No princípio a região era ocupada por pequenos proprietários. Chácaras e sítios e algumas fazendas pequenas. Em 1621, Catarina de Pontes, por exemplo, tinha “sítio e casa, roças, 50 cabeças de gado e três cavalos avaliados em 134 mil réis”. Entre os primeiros moradores destaca-se a figura de Antônio Proença. O filho dele, Francisco de Proença, e quatro filhas formaram o clã dos Taques, Laras, Almeidas, Toledos e Morais. A região viveu em pé de guerra no século XVII por questões de terras e envolveu os descendentes de Proenças com Pires e Camargos por duas gerações, “numa versão barroca da Verona medieval”, no dizer de Barro & Bacelli.

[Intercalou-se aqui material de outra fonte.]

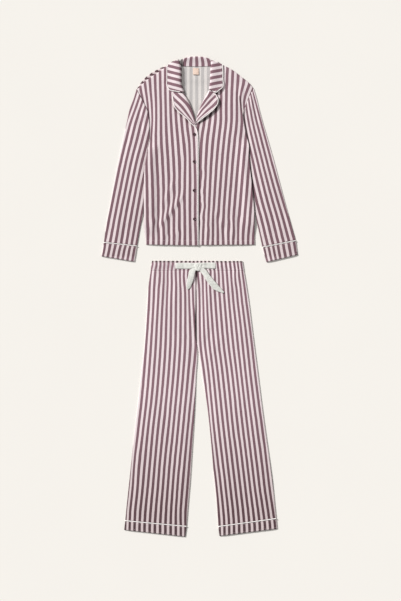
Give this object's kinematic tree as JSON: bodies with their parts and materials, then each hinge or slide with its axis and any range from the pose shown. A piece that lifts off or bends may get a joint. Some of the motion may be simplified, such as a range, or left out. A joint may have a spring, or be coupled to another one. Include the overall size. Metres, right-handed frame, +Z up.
{
  "type": "pyjama set",
  "caption": "Striped pyjama shirt with notched collar, piping and buttons, laid flat above matching wide-leg trousers with a gathered waist and a tied ribbon.",
  "frame": {"origin": "centre of the set's outline, on the surface it lies on", "axes": "+Y from the trouser hems to the collar, +X to the wearer's left (the viewer's right), +Z up out of the surface"},
  "size_m": [0.736, 1.8, 0.0115],
  "materials": {
    "striped_cloth": "smooth woven cloth with plum and off-white lengthwise stripes, slight sheen",
    "piping": "off-white corded piping, matt",
    "ribbon": "ivory satin ribbon",
    "button": "dark plum polished resin",
    "label_tape": "pale peach woven tape, blank"
  },
  "bodies": {
    "root": {"button_1": "button", "button_2": "button", "button_3": "button", "button_4": "button", "collar_fall_back": "striped_cloth", "collar_fall_l": "striped_cloth", "collar_fall_r": "striped_cloth", "collar_piping_l": "piping", "collar_piping_r": "piping", "collar_stand": "striped_cloth", "cuff_l": "striped_cloth", "cuff_piping_l": "piping", "cuff_piping_r": "piping", "cuff_r": "striped_cloth", "hem_band_l": "striped_cloth", "hem_band_r": "striped_cloth", "hem_piping_l": "piping", "hem_piping_r": "piping", "lapel_l": "striped_cloth", "lapel_piping_l": "piping", "lapel_piping_r": "piping", "lapel_r": "striped_cloth", "neck_label": "label_tape", "ribbon_knot": "ribbon", "ribbon_l": "ribbon", "ribbon_r": "ribbon", "ribbon_tail_l": "ribbon", "ribbon_tail_r": "ribbon", "shirt_back": "striped_cloth", "shirt_front_l": "striped_cloth", "shirt_front_r": "striped_cloth", "sleeve_l": "striped_cloth", "sleeve_r": "striped_cloth", "trouser_back_l": "striped_cloth", "trouser_back_r": "striped_cloth", "trouser_front_l": "striped_cloth", "trouser_front_r": "striped_cloth", "waistband_back": "striped_cloth", "waistband_front": "striped_cloth"}
  },
  "joints": []
}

Poucos habitantes. Uma vida simples. Um pequeno comércio à beira do caminho para atender aos viajantes. Nada mais que isso existia no entorno do riacho do Ipiranga, quando no final da tarde de sábado, 7 de setembro de 1822, a comitiva do príncipe Dom Pedro, procedente de Santos, encontrou-se com o correio Paulo Bregaro que trazia cartas importantes de José Bonifácio de Andrade e Silva e de Dona Leopoldina. Cartas que mudariam o rumo da história do Brasil e o destino do príncipe.  


A famosa “Casa do Grito” não existia em 1822. A documentação mais antiga do imóvel remonta a 1884, mas quando Pedro Américo (1843-1902) pintou o quadro “Independência ou Morte” em 1888 incluiu a casa na cena.  


domingo, 2 de setembro de 2018


DONA LEOPOLDINA, A REGENTE.
No dia 2 de setembro de 1822, a princesa Leopoldina era chefe do Conselho de Estado e regente do Brasil. No dia 15 de agosto, ela fora nomeada por D. Pedro que estava de partida para São Paulo em uma viagem de cunho político. Nesse dia, ela recebeu correspondência de Portugal informando que em Portugal articulava-se a volta do Brasil à condição de mera colônia lusitana. A regente reúne o Conselho de Estado para discutir a situação e aconselhada por José Bonifácio de Andrade e Silva, assina o decreto de independência do Brasil. Ela e o ministro escrevem a D. Pedro informando a urgência da ação contra as medidas das cortes portuguesas, aconselhando-o a agir imediatamente. José Bonifácio convoca Paulo Bregaro para levar a correspondência ao príncipe em Santos, onde ele deverá estar. O resto é história: D. Pedro deixa Santos mais cedo e Bregaro o encontra com a comitiva às margens do Ipiranga no planalto.  
  
“Sessão do Conselho de Estado” – obra vencedora do concurso da  Exposição do Centenário da Independência. Quadro da paulista Georgina Moura Andrade de Albuquerque (1885-1962), acervo do Museu Histórico Nacional no Rio de Janeiro e destruída no incêndio de ontem (2). A artista valoriza a figura de Dona Leopoldina, que dialoga com José Bonifácio de Andrade e Silva de pé em primeiro plano. Os demais membros do Conselho são Martim Francisco Ribeiro (sentado), Joaquim Gonçalves Ledo (mãos sobre a mesa); em segundo plano veem-seCaetano Pinto de Miranda Montenegro, Manoel Antônio Farinha, Lucas José Obes e Luiz Pereira da Nóbrega. Georgina de Albuquerque, natural de Taubaté, foi a primeira mulher a se dedicar à pintura histórica no Brasil.